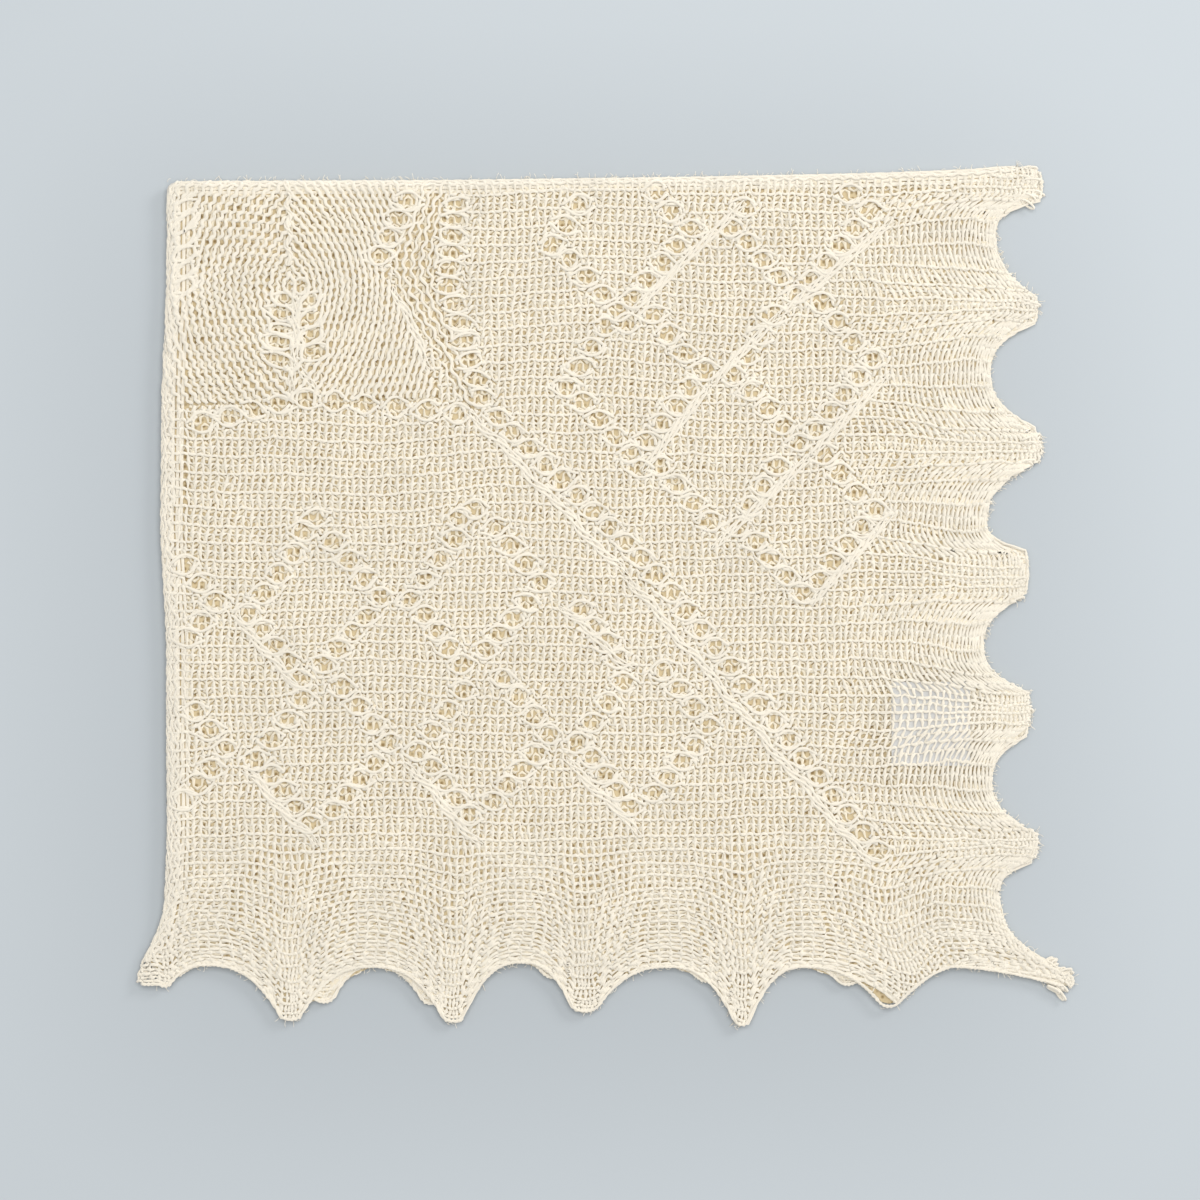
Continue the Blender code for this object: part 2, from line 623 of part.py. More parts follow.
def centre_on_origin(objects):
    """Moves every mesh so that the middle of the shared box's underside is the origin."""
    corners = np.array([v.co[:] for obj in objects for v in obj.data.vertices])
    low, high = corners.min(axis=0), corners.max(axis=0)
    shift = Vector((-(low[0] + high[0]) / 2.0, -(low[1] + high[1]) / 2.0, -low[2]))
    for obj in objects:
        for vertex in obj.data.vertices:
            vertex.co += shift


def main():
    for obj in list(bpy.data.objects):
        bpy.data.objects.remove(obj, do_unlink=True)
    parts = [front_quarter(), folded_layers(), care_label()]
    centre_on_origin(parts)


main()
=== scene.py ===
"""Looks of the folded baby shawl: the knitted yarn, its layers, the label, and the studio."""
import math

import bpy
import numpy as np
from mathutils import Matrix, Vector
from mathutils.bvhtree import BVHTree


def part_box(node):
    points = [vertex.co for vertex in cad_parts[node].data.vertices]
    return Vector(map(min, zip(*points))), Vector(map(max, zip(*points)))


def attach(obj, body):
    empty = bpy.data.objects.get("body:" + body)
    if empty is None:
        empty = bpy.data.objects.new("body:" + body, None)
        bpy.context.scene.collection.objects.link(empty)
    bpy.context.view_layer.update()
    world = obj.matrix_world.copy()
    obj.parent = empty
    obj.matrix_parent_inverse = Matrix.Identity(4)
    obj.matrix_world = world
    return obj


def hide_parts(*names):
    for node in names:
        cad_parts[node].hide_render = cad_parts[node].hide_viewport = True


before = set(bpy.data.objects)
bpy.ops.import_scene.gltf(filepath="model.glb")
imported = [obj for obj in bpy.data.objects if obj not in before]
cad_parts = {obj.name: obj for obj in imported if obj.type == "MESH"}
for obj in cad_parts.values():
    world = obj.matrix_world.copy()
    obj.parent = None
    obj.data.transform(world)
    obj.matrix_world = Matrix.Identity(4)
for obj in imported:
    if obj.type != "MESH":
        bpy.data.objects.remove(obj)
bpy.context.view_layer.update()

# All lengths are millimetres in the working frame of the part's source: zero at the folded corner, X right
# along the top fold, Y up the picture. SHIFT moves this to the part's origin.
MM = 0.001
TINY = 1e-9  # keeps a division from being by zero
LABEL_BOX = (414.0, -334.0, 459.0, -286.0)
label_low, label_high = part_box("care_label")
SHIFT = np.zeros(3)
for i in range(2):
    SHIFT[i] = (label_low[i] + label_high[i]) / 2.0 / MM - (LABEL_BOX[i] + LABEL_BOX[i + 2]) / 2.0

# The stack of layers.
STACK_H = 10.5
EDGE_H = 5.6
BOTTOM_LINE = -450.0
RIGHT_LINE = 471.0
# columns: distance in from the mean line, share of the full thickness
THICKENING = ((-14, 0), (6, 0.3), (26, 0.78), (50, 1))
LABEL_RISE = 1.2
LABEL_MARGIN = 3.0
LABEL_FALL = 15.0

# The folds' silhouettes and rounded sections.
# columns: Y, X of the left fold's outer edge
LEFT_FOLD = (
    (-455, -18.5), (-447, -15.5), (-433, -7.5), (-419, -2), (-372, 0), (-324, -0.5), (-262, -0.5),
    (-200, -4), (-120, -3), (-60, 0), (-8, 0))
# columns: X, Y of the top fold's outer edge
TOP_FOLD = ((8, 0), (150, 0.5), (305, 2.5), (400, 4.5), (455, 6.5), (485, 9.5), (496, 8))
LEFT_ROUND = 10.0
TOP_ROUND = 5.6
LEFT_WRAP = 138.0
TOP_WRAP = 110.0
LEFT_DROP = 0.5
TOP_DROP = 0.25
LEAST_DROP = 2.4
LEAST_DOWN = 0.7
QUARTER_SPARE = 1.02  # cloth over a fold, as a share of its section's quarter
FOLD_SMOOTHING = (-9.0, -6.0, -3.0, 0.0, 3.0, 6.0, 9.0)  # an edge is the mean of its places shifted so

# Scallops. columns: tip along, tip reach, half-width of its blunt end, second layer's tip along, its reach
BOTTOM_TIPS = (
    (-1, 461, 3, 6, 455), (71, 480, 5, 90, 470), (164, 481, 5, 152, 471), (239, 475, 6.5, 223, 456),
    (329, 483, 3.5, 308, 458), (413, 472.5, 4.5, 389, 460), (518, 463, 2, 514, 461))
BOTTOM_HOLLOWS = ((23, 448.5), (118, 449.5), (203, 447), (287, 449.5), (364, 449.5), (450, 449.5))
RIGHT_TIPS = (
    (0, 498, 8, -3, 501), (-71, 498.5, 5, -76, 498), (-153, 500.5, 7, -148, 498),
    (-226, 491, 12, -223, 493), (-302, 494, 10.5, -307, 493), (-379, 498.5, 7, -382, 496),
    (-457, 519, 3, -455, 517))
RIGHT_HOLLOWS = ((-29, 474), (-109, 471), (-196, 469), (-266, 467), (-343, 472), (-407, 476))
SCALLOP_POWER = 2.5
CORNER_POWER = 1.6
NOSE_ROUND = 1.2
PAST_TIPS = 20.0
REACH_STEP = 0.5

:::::

▶ WRITTEN INSTRUCTION: Print exactly the lines from the one containing "obj.matrix_world = Matrix.Identity(4)" to the one containing "LABEL_FALL = 15.0", both included, and nothing else.

▶ WORKED ANSWER:
    obj.matrix_world = Matrix.Identity(4)
for obj in imported:
    if obj.type != "MESH":
        bpy.data.objects.remove(obj)
bpy.context.view_layer.update()

# All lengths are millimetres in the working frame of the part's source: zero at the folded corner, X right
# along the top fold, Y up the picture. SHIFT moves this to the part's origin.
MM = 0.001
TINY = 1e-9  # keeps a division from being by zero
LABEL_BOX = (414.0, -334.0, 459.0, -286.0)
label_low, label_high = part_box("care_label")
SHIFT = np.zeros(3)
for i in range(2):
    SHIFT[i] = (label_low[i] + label_high[i]) / 2.0 / MM - (LABEL_BOX[i] + LABEL_BOX[i + 2]) / 2.0

# The stack of layers.
STACK_H = 10.5
EDGE_H = 5.6
BOTTOM_LINE = -450.0
RIGHT_LINE = 471.0
# columns: distance in from the mean line, share of the full thickness
THICKENING = ((-14, 0), (6, 0.3), (26, 0.78), (50, 1))
LABEL_RISE = 1.2
LABEL_MARGIN = 3.0
LABEL_FALL = 15.0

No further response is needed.